Scores of killings by the RUC police in the North may not be properly investigated due to a lack of resources at the Police Ombudsman’s office, it has emerged.
It has emerged that cases involving the RUC will not be investigated by the Historical Enquiries Team (HET), which has begun examining 100 unsolved killings.
All cases involving the police and dating from before 1998 have instead been handed to Ombudsman Nuala O’Loan’s office. Human rights groups have now called for the British government to pour resources into the office so that an investigating team can begin its work.
British officials have confirmed that negotiations over the money needed to revisit the police cases are ongoing.

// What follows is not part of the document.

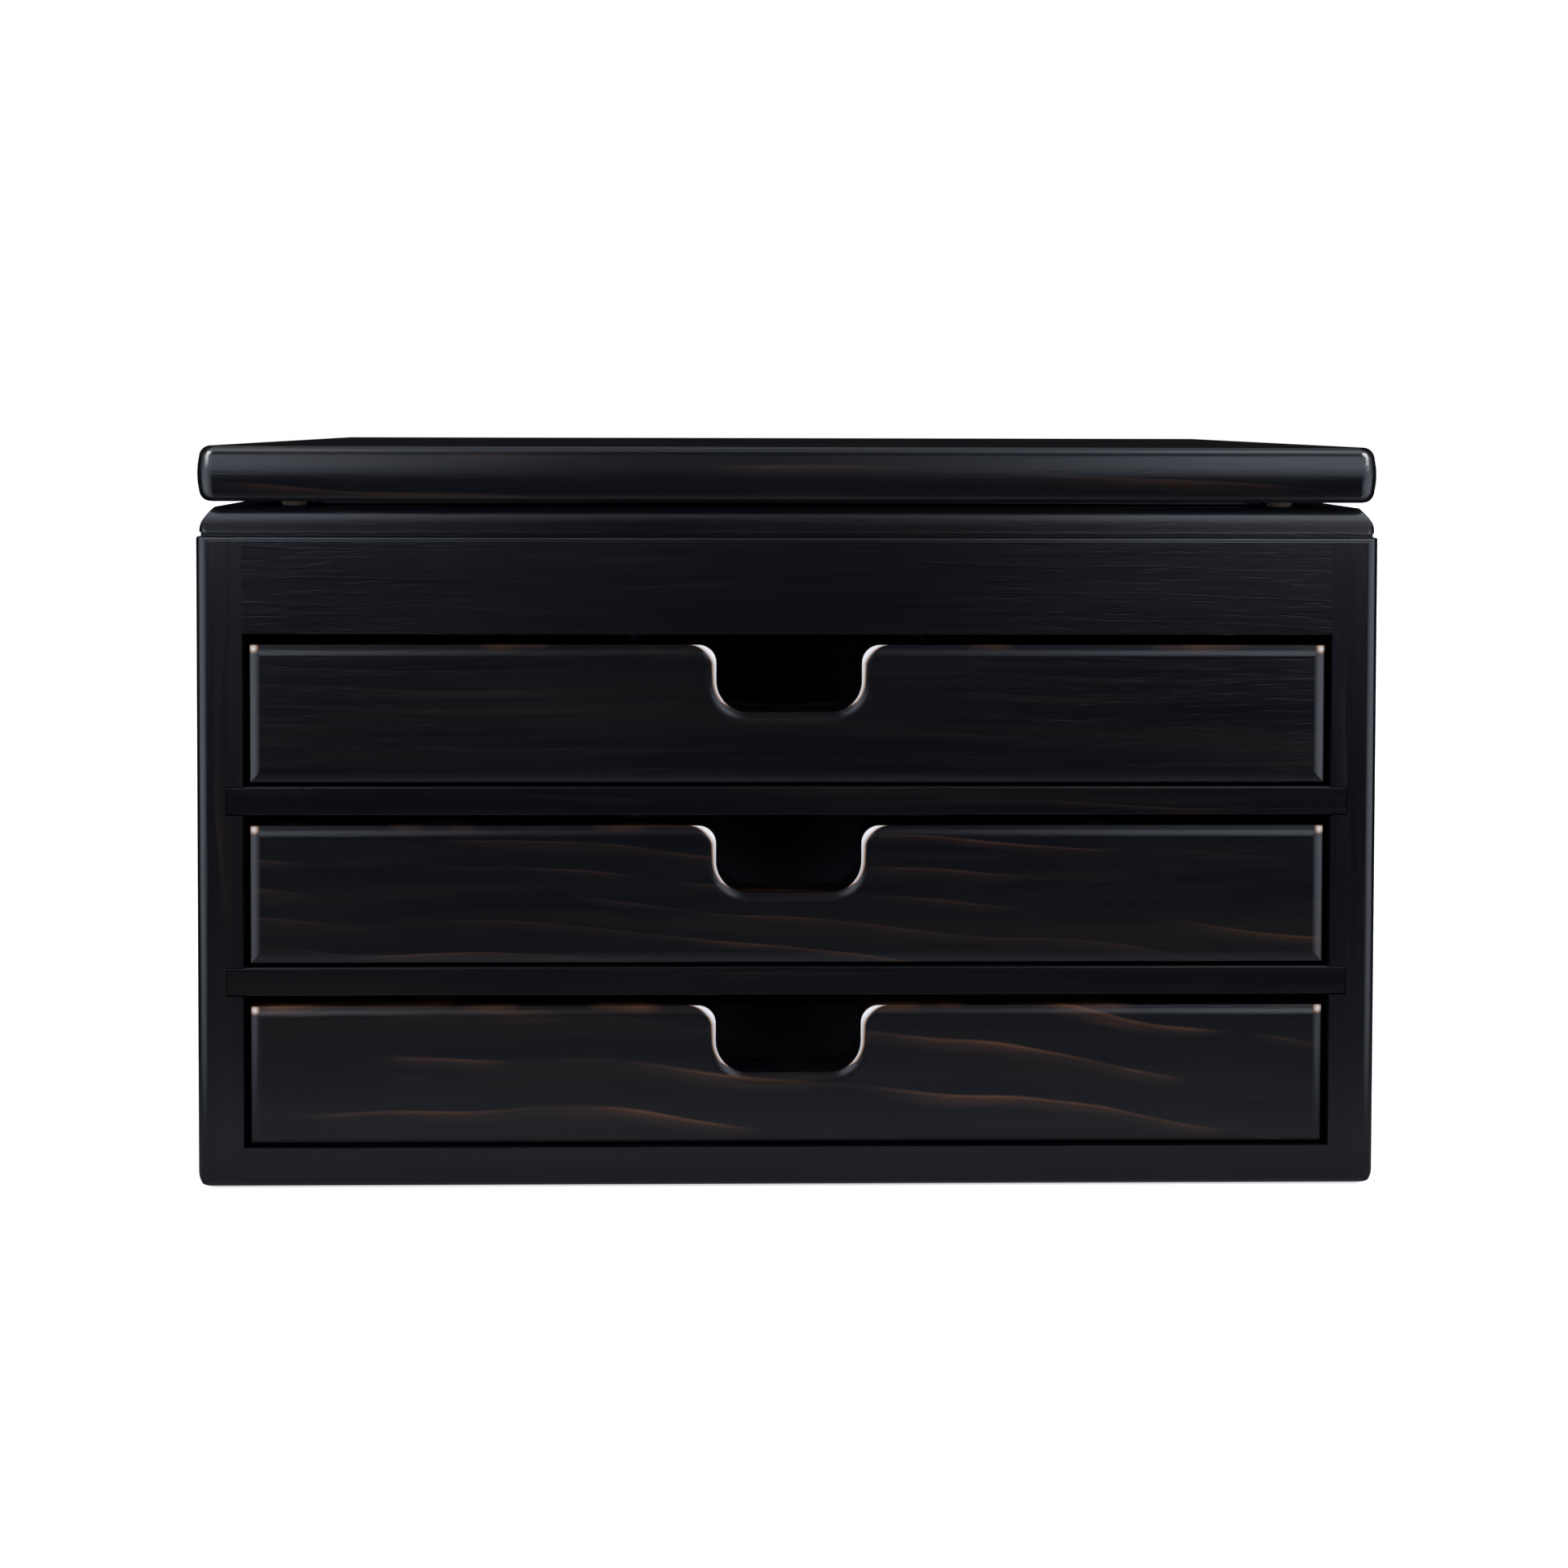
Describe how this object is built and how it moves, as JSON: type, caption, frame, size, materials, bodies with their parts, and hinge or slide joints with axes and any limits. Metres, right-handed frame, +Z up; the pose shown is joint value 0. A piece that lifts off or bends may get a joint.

Originally it had been thought that up to 48 deaths involving the RUC before 1998 would be handled by Ms O’Loan’s office. However, it is now understood that the total number of cases could rise above that.
Ms O’Loan has already gone on record as stating that the extra caseload arising from the investigation of disputed killings involving RUC officers would mean a substantial drain on already stretched resources.
“I don’t know how many there are yet,” she said in November. “I think it could double [the existing historical cases total].”
Human rights activist Paul O’Connor of the Pat Finucane Centre has accused the British government of blocking progress towards reopening the cases.
He suggested that “dirty tricks” could be scuppering the reinvestigation of these controversial deaths.
“What we are left with now is a totally ridiculous situation whereby someone who was killed by the UVF in July 1969 will have their death investigated, but someone who was killed by the RUC in July 1969 must continue to wait for the funding to be made available to get their answers.”
Mr. O’Connor said it was the opinion of the Pat Finucane Centre that, by not releasing the necessary funds to allow the Ombudsman, Nuala O’Loan, to investigate such cases, the British government is “guilty of non cooperation” with ongoing investigations.
“As far as we are concerned, everything that can be done to block such investigations is being done.”
Sinn Féin spokesperson Raymond McCartney has also voiced his concerns over the investigations process, saying it is “hamstrung before it even started”.